The credit line should really read "Ricky Martin ft. La Mari (of Chambao), Tommy Torres, and Christian Nieves," but of course the instrumentalist gets left off: pop has its caste system. Still, of the four spotlit players (there's a full orchestra behind them, because this is a ballad), Torres is the one whose performance is most anonymous: his sweet pop-derived melodies do little but set up volleys for Martin, Mari, and Nieves to spike. La Mari earns applause in the middle of the song for injecting a little cante gitano into her verse, which is the first time I teared up while listening to it; the second was during the dispassionate fluidity of Nieves' cuatro solo. After which Martin gently improvising as though over a salsa montuno rides out the song on a high note.
It's a gorgeous performance, and if the song itself doesn't quite live up to it, that may be because it's a stitched-together pop recreation of traditional jíbaro music rather than a song emerging naturally from that tradition.
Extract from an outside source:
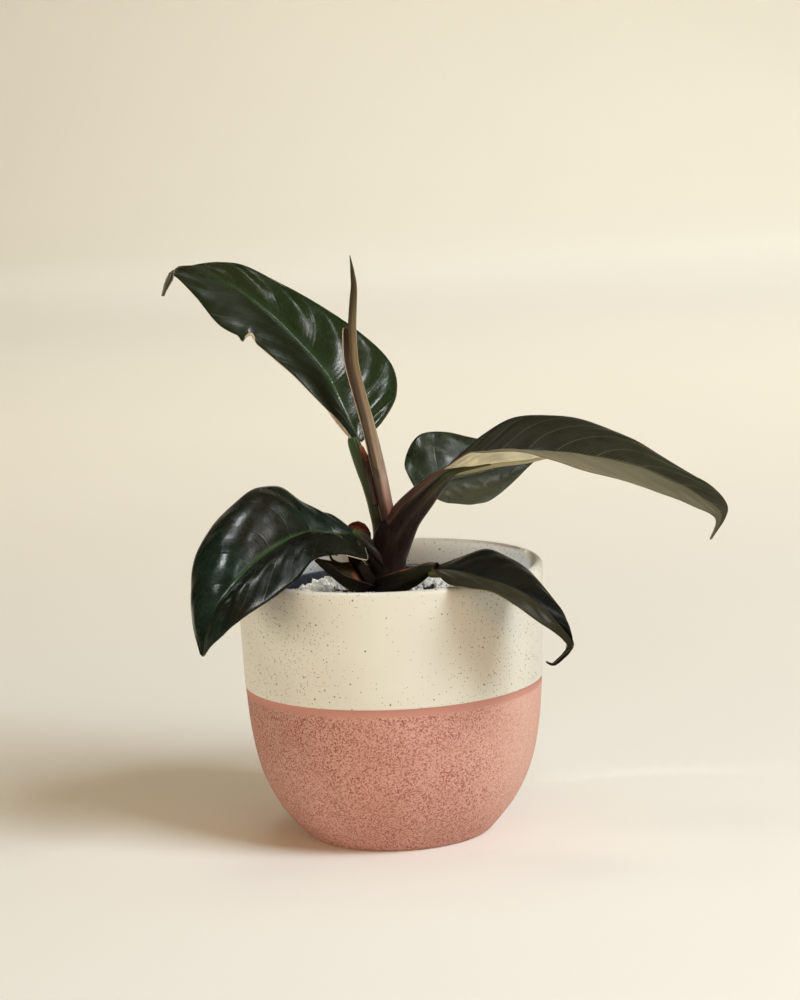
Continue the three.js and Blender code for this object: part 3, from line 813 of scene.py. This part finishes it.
def soil(mix):
    radii = [SOIL_EDGE_RADIUS * i / SOIL_RINGS for i in range(SOIL_RINGS, -1, -1)]
    top = [(radius, soil_height(radius)) for radius in radii]
    bm = turned([(0, SOIL_FOOT), (SOIL_FOOT_RADIUS, SOIL_FOOT)] + top, SOIL_STEPS_ROUND)
    for vert in bm.verts:
        x, y = vert.co.x / MM, vert.co.y / MM
        if vert.co.z > 100 * MM and math.hypot(x, y) < SOIL_EDGE_RADIUS - 0.5:
            vert.co.z = soil_level(x, y) * MM
    make_piece("soil_mound", bm, [mix], ["potting_soil"])


def lump(bm, draw, place, radius, squash=0.8, subdivisions=1):
    """One rounded irregular grain."""
    turn = Matrix.Rotation(draw.uniform(0, 6), 4, (draw.random(), draw.random(), draw.random() + 0.1))
    scale = Matrix.Diagonal((draw.uniform(0.8, 1.2), draw.uniform(0.7, 1), squash, 1))
    matrix = Matrix.Translation(Vector(place) * MM) @ turn @ scale
    made = bmesh.ops.create_icosphere(bm, subdivisions=subdivisions, radius=radius * MM, matrix=matrix)
    for vert in made["verts"]:
        vert.co += Vector((draw.gauss(0, 1), draw.gauss(0, 1), draw.gauss(0, 1))) * radius * 0.1 * MM


def scattered(draw, reach):
    angle, radius = draw.uniform(0, 2 * math.pi), reach * math.sqrt(draw.random())
    return radius * math.cos(angle), radius * math.sin(angle)


def perlite(finish):
    draw = random.Random(11)
    bm = bmesh.new()
    for i in range(PERLITE_LUMPS):
        distance = 24 + 26 * (i + 0.5) / PERLITE_LUMPS
        angle = math.radians(63 + i * 137.5)
        radius = 2.4 * (1 + 0.25 * math.sin(i * 2.3))
        height = soil_height(distance) + radius * 0.35
        place = (distance * math.cos(angle), distance * math.sin(angle), height)
        lump(bm, draw, place, radius * 0.95, subdivisions=2)
    for _ in range(PERLITE_GRAINS):
        x, y = scattered(draw, SCATTER_REACH)
        radius = draw.choice((0.6, 0.8, 1.0, 1.3, 1.6))
        lump(bm, draw, (x, y, soil_level(x, y) + radius * draw.uniform(0.1, 0.8)), radius)
    for x_middle, y_middle, reach, height, count in PERLITE_HEAPS:
        for _ in range(count):
            out, turn = reach * math.sqrt(draw.random()), draw.uniform(0, 2 * math.pi)
            x, y = x_middle + out * math.cos(turn), y_middle + out * math.sin(turn)
            rise = height * (1 - (out / reach) ** 2) * draw.uniform(0.3, 1)
            lump(bm, draw, (x, y, soil_level(x, y) + rise), draw.uniform(1, 2.2))
    bmesh.ops.recalc_face_normals(bm, faces=bm.faces)
    nodes = [f"perlite_lump_{i + 1}" for i in range(PERLITE_LUMPS)]
    make_piece("perlite_grains", bm, [finish], nodes, smooth=False)


def crumbs(finish):
    draw = random.Random(5)
    bm = bmesh.new()
    for _ in range(BARK_CRUMBS):
        x, y = scattered(draw, SCATTER_REACH)
        radius = draw.uniform(0.5, 1.6)
        lump(bm, draw, (x, y, soil_level(x, y) + radius * 0.3), radius, squash=0.5)
    bmesh.ops.recalc_face_normals(bm, faces=bm.faces)
    make_piece("soil_crumbs", bm, [finish], smooth=False)


cover_pot(cream_glaze(), pink_slip(), bare_clay())
nursery_pot(nursery_plastic())
soil(potting_mix())
perlite(perlite_grain())
crumbs(crumb_bark())


# Plant.

def channelled(angle, share):
    """A stalk with a shallow channel along its upper side."""
    away = abs(angle - math.pi / 2)
    return 1 - 0.28 * hump(away, 0.5) + 0.05 * hump(away - 0.8, 0.3)


def winged(angle, share):
    """A stalk whose sheath opens in two wings on either side of a deep channel, closing towards the blade."""
    away = abs(angle - math.pi / 2)
    opening = min(1.0, max(0.0, (share - 0.22) / 0.3))
    open_part = opening * opening * (3 - 2 * opening) * max(0.0, 1 - (share / 0.97) ** 4)
    return 1 + open_part * (0.12 * hump(away - 0.72, 0.24) - 0.34 * hump(away, 0.36))


def wrapped(angle, share):
    """A foot wrapped in the bases of older leaves, with the step of one edge winding up it."""
    edge = (3.6 + 2.2 * share) % (2 * math.pi)
    turn = ((angle - edge) % (2 * math.pi)) / (2 * math.pi)
    return 0.93 + 0.1 * turn


def sharp_edge(angle, share):
    """A rolled blade: flat where it faces the light, with a thin edge on its left."""
    return 1 - 0.1 * hump(angle - 2.5, 0.5) + 0.06 * hump(angle - 1.75, 0.2)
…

Not that a traditional jíbaro would ever float within a million miles of #1; but this, with the r&b-inflected rhythms in Martin's voice, the flamenco hints in La Mari's voice, and the pura romántica in Torres, is even more gloriously miscegenated than most pop.
It's the kind of thing that used to be able to go to #1 in the closing weeks of the year, traditionally slow for music buying or radio adds, giving older or less dominant audiences a time of year to hear themselves represented at #1. There's nothing necessarily festive about it (it's a song about still feeling conflicted about an old flame), but in the year of reggaetón it still feels like sentimental throwback to a classicist never-never land, and so it's holiday music regardless.